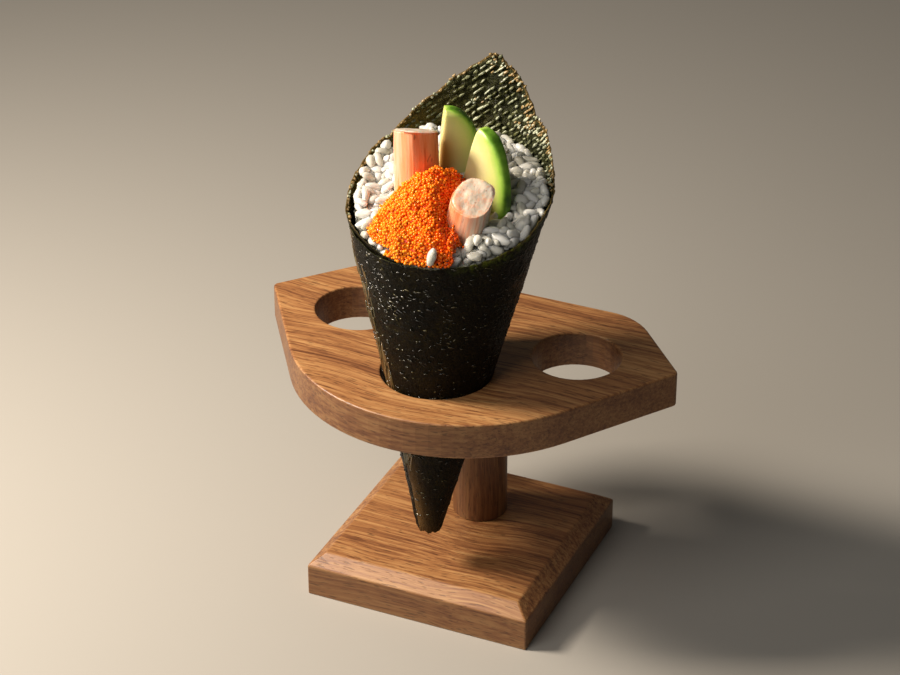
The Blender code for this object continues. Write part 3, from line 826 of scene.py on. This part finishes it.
# ---- rice -----------------------------------------------------------------

def rice_plane(x, y):
    toward = x * math.sin(RICE_RISE_DIRECTION) - y * math.cos(RICE_RISE_DIRECTION)
    return RICE_LEVEL + RICE_SLOPE * toward


def rice_swell(x, y):
    """Clumps in the rice's top, and the shoulders where it stands up to the nori's rim."""
    left = 1.6 * math.exp(-((x + 22) ** 2 + (y + 2) ** 2) / 90)
    front = 1.7 * math.exp(-((x - 11) ** 2 + (y + 20) ** 2) / 80)
    far = 2.6 * math.exp(-((x + 6.6) ** 2 + (y - 26) ** 2) / 50)
    return 2.6 * ripple(x, y, 9, size=6.0) + left + front + far


def closest_shares(start_a, run_a, start_b, run_b):
    """How far along each of two segments their closest points lie, for many pairs."""
    between = start_a - start_b
    a = (run_a * run_a).sum(1)
    e = (run_b * run_b).sum(1)
    f = (run_b * between).sum(1)
    c = (run_a * between).sum(1)
    b = (run_a * run_b).sum(1)
    flatness = np.maximum(a * e - b * b, 1e-6)
    s = np.clip((b * f - c * e) / flatness, 0, 1)
    t = np.clip((b * s + f) / e, 0, 1)
    s = np.clip((b * t - c) / a, 0, 1)
    return s, t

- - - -

# TASK REQUIREMENTS
Using the material above, quote the first line and each line after it, stopping at and including the line that holds "return 2.6 *".

# SOLUTION FOR THIS EXERCISE
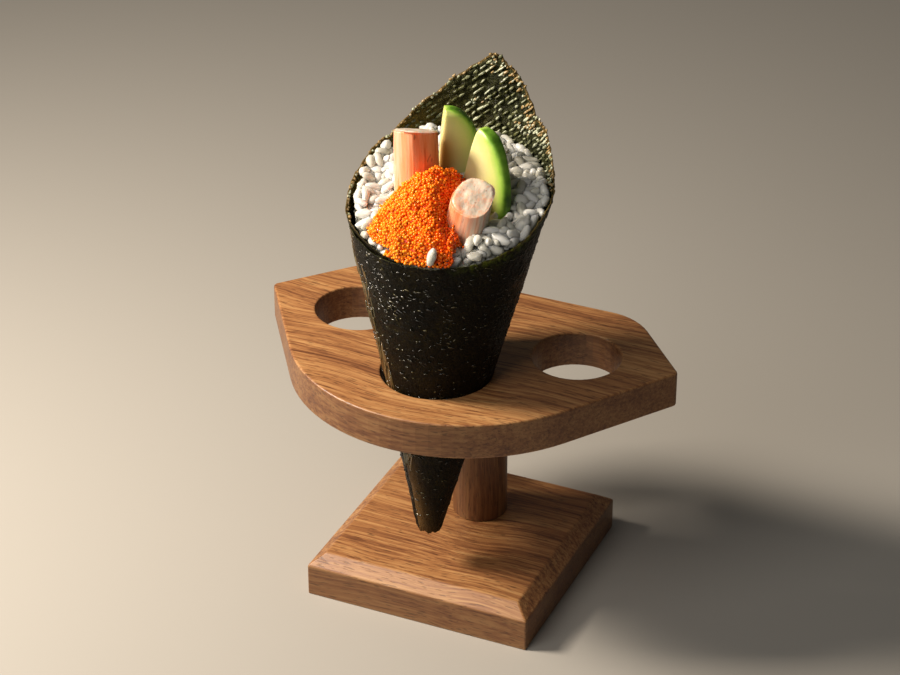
The Blender code for this object continues. Write part 3, from line 826 of scene.py on. This part finishes it.
# ---- rice -----------------------------------------------------------------

def rice_plane(x, y):
    toward = x * math.sin(RICE_RISE_DIRECTION) - y * math.cos(RICE_RISE_DIRECTION)
    return RICE_LEVEL + RICE_SLOPE * toward


def rice_swell(x, y):
    """Clumps in the rice's top, and the shoulders where it stands up to the nori's rim."""
    left = 1.6 * math.exp(-((x + 22) ** 2 + (y + 2) ** 2) / 90)
    front = 1.7 * math.exp(-((x - 11) ** 2 + (y + 20) ** 2) / 80)
    far = 2.6 * math.exp(-((x + 6.6) ** 2 + (y - 26) ** 2) / 50)
    return 2.6 * ripple(x, y, 9, size=6.0) + left + front + far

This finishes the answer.